• Task brief: Pull every "this" line out of the data below.

Modeling code records
-- START --

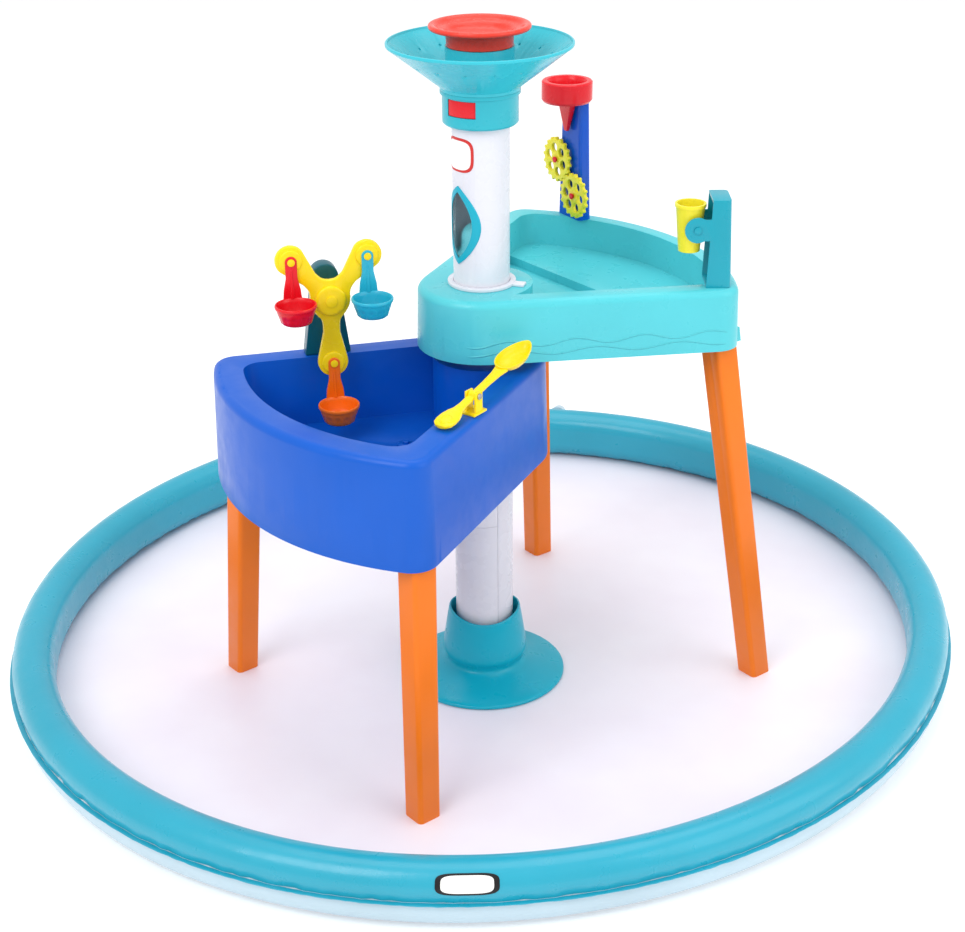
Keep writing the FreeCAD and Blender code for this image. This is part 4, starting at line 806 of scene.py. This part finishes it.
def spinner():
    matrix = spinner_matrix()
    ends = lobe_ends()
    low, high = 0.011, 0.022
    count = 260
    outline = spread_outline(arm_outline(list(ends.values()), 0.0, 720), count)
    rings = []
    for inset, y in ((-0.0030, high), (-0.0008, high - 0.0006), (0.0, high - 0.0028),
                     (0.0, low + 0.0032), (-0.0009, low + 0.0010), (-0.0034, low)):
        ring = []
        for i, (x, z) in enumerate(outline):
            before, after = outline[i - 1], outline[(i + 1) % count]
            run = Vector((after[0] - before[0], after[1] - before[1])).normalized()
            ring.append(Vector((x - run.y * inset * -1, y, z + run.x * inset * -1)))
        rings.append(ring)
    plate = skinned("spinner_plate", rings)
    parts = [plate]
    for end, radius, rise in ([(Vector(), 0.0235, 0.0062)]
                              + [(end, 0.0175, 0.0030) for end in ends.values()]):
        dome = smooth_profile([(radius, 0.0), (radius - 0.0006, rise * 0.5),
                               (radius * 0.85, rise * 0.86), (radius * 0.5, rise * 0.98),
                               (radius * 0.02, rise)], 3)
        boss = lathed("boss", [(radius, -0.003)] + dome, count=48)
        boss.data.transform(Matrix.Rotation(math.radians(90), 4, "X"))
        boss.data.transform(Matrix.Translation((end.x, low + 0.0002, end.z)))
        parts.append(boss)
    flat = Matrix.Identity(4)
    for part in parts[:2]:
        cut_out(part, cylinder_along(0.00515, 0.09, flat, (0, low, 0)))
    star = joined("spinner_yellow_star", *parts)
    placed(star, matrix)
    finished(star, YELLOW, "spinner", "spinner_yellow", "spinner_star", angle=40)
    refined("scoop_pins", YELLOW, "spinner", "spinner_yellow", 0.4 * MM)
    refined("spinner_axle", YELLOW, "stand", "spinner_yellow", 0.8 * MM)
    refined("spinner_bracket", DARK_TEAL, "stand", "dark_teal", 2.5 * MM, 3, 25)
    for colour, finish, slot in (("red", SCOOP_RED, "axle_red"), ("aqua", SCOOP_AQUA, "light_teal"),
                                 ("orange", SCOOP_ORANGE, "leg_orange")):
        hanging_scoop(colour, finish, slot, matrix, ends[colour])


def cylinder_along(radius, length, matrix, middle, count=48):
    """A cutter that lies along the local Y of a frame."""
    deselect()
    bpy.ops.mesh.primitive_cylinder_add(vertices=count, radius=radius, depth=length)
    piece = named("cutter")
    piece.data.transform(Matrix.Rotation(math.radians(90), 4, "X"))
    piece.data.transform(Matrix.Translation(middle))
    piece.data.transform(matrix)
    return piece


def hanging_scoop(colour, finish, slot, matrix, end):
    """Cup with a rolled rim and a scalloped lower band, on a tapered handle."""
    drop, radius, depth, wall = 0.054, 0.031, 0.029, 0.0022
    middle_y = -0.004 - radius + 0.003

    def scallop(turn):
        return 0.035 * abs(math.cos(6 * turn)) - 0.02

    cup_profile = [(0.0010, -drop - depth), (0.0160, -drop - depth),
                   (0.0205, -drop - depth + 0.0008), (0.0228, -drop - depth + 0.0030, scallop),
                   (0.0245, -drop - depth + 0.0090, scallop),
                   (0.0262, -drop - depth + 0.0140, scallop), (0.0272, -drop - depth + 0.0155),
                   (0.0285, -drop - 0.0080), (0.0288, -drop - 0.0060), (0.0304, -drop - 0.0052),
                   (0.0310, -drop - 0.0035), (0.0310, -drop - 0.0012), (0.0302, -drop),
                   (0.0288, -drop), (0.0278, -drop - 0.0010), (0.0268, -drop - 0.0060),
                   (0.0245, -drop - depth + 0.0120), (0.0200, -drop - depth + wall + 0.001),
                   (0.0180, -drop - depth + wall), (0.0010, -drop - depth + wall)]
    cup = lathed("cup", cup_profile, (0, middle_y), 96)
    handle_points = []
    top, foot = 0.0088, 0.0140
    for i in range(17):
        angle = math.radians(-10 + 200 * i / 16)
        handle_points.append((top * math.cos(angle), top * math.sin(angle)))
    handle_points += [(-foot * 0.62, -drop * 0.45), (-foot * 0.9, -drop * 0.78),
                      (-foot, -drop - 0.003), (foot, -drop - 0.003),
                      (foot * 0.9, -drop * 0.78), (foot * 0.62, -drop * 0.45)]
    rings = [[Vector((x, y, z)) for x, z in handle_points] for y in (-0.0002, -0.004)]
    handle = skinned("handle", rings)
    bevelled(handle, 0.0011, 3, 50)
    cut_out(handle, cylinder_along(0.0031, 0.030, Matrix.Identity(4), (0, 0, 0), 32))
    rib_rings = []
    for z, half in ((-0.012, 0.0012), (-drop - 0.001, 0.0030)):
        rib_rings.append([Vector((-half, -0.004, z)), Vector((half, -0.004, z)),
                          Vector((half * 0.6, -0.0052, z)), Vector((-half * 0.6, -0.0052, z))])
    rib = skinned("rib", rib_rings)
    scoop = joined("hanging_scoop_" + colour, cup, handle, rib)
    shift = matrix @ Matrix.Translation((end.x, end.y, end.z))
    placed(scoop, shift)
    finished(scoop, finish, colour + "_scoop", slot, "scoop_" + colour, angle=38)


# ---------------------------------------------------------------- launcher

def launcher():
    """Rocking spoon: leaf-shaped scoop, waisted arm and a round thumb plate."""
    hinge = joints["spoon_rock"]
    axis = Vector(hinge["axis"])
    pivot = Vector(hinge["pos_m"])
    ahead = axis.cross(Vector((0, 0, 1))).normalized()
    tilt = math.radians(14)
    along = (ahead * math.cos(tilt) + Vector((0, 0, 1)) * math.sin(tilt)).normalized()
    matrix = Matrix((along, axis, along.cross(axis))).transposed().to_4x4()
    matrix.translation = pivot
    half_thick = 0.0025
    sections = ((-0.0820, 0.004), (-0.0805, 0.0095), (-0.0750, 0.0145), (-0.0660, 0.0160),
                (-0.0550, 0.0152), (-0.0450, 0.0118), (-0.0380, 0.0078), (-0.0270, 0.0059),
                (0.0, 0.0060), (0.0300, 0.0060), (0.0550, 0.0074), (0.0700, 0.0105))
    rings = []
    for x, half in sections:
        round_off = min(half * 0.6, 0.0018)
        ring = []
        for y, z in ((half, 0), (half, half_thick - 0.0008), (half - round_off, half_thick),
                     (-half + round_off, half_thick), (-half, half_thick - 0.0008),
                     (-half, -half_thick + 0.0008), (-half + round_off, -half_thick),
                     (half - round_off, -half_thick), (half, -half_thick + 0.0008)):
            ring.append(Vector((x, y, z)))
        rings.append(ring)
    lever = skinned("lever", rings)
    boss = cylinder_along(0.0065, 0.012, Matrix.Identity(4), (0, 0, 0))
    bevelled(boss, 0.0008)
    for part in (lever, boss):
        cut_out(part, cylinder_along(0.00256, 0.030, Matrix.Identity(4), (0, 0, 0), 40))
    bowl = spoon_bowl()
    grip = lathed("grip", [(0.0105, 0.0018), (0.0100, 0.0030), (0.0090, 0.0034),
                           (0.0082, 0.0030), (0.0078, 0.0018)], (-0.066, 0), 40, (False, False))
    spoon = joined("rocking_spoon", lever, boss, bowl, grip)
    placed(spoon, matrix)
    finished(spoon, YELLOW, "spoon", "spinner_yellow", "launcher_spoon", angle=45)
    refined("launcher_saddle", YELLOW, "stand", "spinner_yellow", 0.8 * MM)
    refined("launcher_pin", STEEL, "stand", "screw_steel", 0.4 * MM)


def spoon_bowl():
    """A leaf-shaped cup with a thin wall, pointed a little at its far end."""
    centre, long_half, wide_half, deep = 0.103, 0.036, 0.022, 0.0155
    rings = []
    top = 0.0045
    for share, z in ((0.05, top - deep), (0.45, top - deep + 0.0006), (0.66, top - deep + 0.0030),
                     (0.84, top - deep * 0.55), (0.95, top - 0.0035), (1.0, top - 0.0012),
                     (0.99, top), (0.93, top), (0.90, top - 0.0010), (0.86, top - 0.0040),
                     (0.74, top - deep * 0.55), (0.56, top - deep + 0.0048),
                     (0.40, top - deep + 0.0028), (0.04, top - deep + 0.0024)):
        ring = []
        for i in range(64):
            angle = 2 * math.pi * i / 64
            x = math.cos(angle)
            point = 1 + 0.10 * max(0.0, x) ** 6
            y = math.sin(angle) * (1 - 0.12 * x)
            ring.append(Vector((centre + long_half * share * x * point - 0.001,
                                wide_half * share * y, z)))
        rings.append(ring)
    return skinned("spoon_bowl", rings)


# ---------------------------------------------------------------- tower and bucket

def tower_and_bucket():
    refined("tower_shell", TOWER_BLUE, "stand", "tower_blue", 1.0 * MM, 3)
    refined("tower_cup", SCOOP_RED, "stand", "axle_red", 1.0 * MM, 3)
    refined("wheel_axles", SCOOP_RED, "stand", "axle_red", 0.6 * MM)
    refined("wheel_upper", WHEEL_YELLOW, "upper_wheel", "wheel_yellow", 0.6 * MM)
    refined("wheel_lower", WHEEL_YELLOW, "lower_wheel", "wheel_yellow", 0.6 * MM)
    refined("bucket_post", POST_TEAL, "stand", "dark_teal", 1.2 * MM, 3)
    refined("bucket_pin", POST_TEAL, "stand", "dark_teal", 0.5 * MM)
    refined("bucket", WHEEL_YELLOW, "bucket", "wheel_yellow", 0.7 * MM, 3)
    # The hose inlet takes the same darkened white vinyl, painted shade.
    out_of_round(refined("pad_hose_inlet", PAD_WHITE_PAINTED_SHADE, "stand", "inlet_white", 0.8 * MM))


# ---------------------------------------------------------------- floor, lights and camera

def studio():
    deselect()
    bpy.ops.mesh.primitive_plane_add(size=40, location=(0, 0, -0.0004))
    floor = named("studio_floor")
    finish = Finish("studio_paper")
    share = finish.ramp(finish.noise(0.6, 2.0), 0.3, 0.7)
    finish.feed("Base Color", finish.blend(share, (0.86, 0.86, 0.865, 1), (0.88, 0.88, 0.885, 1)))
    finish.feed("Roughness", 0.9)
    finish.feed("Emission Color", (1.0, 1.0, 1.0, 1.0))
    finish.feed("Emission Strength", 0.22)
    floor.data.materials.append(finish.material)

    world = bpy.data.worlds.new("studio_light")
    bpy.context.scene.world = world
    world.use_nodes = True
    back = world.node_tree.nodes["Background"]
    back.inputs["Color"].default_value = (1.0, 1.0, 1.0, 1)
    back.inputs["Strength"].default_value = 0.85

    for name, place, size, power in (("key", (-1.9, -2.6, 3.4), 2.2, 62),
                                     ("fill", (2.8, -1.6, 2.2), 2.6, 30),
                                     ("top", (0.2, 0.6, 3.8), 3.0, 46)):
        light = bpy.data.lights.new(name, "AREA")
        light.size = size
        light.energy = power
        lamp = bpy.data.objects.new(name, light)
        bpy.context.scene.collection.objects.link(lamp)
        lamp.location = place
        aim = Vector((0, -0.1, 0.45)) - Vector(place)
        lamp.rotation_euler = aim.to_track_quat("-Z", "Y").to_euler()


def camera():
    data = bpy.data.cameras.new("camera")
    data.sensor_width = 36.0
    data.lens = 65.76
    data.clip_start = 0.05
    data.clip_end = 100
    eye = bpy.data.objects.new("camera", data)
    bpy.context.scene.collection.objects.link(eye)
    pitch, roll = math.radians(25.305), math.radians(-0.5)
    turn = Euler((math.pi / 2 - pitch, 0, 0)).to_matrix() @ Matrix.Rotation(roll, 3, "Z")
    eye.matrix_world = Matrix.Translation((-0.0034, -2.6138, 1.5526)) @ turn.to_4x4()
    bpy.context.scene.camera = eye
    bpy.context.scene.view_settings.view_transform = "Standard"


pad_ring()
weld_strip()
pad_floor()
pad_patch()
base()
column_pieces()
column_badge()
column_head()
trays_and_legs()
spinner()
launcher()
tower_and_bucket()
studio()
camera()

-- END --
-- START --

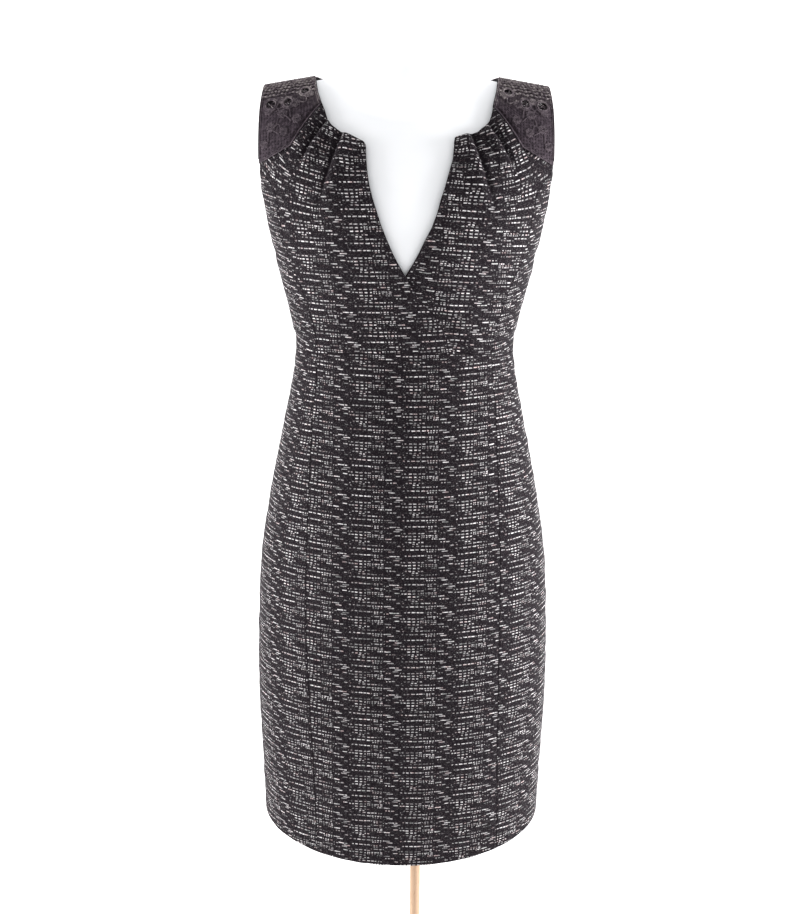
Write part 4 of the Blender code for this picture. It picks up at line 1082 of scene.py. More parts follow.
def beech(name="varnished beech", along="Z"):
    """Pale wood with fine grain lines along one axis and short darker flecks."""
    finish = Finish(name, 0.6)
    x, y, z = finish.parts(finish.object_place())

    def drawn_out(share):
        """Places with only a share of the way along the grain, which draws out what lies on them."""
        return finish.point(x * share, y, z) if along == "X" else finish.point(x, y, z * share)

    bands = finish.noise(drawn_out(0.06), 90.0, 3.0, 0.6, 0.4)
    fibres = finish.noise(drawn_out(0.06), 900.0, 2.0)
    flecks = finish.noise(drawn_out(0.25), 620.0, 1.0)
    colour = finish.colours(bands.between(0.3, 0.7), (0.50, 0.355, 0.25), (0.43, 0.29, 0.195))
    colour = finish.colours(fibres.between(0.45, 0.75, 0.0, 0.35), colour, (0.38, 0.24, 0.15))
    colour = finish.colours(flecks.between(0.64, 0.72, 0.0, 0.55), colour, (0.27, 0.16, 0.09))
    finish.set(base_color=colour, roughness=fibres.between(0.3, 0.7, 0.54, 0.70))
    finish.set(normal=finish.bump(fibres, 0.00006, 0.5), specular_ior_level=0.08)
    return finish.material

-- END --

• Exercise result:
Keep writing the FreeCAD and Blender code for this image. This is part 4, starting at line 806 of scene.py. This part finishes it.
Write part 4 of the Blender code for this picture. It picks up at line 1082 of scene.py. More parts follow.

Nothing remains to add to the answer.